There is also a tool that provides an HTTP server (run locally or using the AWS Lambda + API Gateway pattern) which can resolve and redirect an accession number to its online resource.

$> ./bin/server -database-uri 'sql://sqlite3?dsn==accessionumbers.db'
2021/11/30 12:20:36 Listening for requests on http://localhost:8080

$> curl -s -I 'http://localhost:8080/redirect/?source-uri=nga://&accession-number=1994.59.10'

HTTP/1.1 302 Found
Content-Type: text/html; charset=utf-8
Location: https://www.nga.gov/collection/art-object-page.89682.html
Date: Mon, 20 Dec 2021 06:56:23 GMT

The fake-accession-number-apis project shouldn’t need to exist. However, until the day when it is no longer necessary it can serve as a low-cost and low-maintenance bridge enabling a collection’s online resources to work with tools that are derived from the accession-numbers project which can’t know about online resource identifiers since they aren’t printed on wall labels.
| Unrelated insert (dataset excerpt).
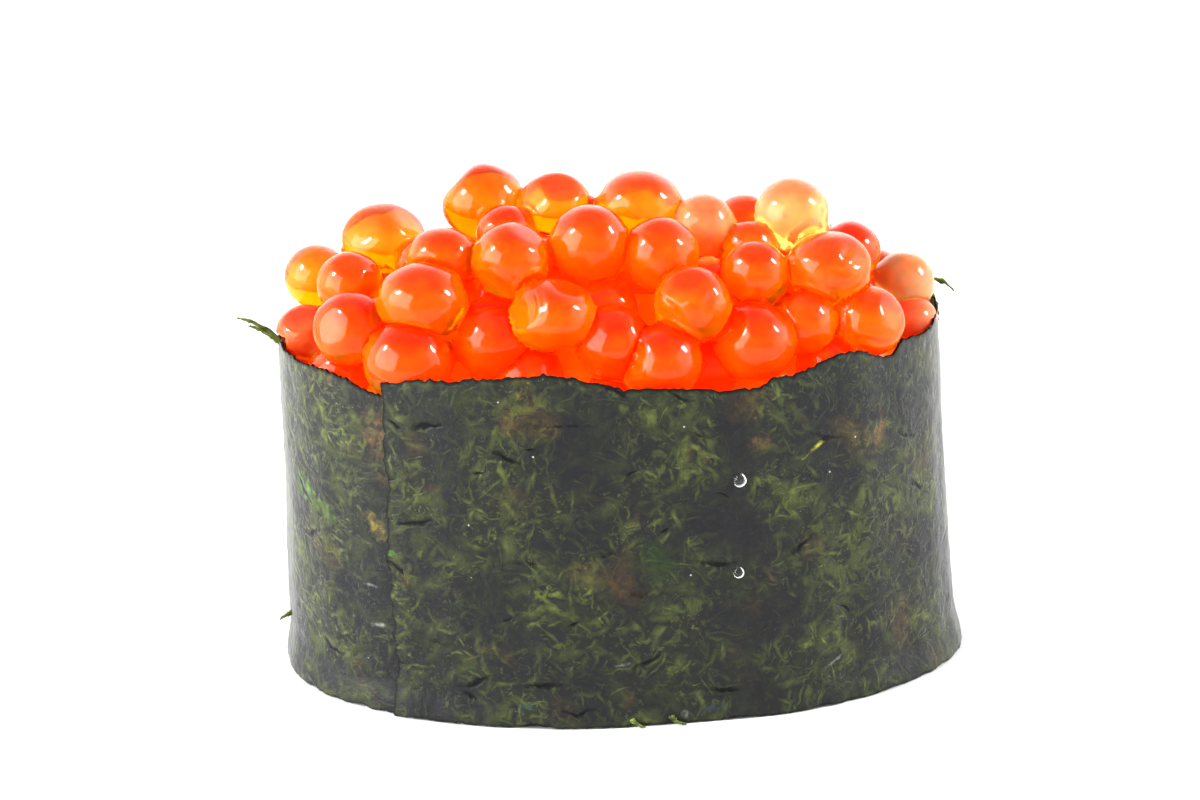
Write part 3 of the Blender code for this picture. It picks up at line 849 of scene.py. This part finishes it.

Photograph: San Francisco International Airport (SFO), United Airlines. Photograph. SFO Museum Collection. 2011.068.121

The ability for our visitors to connect their in-gallery experience of our collection objects with their online and digital counterparts using simple, readily available and familiar tools like their camera phone or their messaging application feels like an important step forward for the sector. All of these efforts are works in progress and we are sharing them now in a spirit of generosity. We welcome your comments and suggestions for how to improve things. If your museum or institution isn’t already cataloged in the accession-numbers repository we would love for you to tell us about it.

A special thanks to Bruce Wyman who has so far done the lion’s share of the work to compile patterns and tests for the catalog of museums and cultural heritage institutions in accession-numbers repository.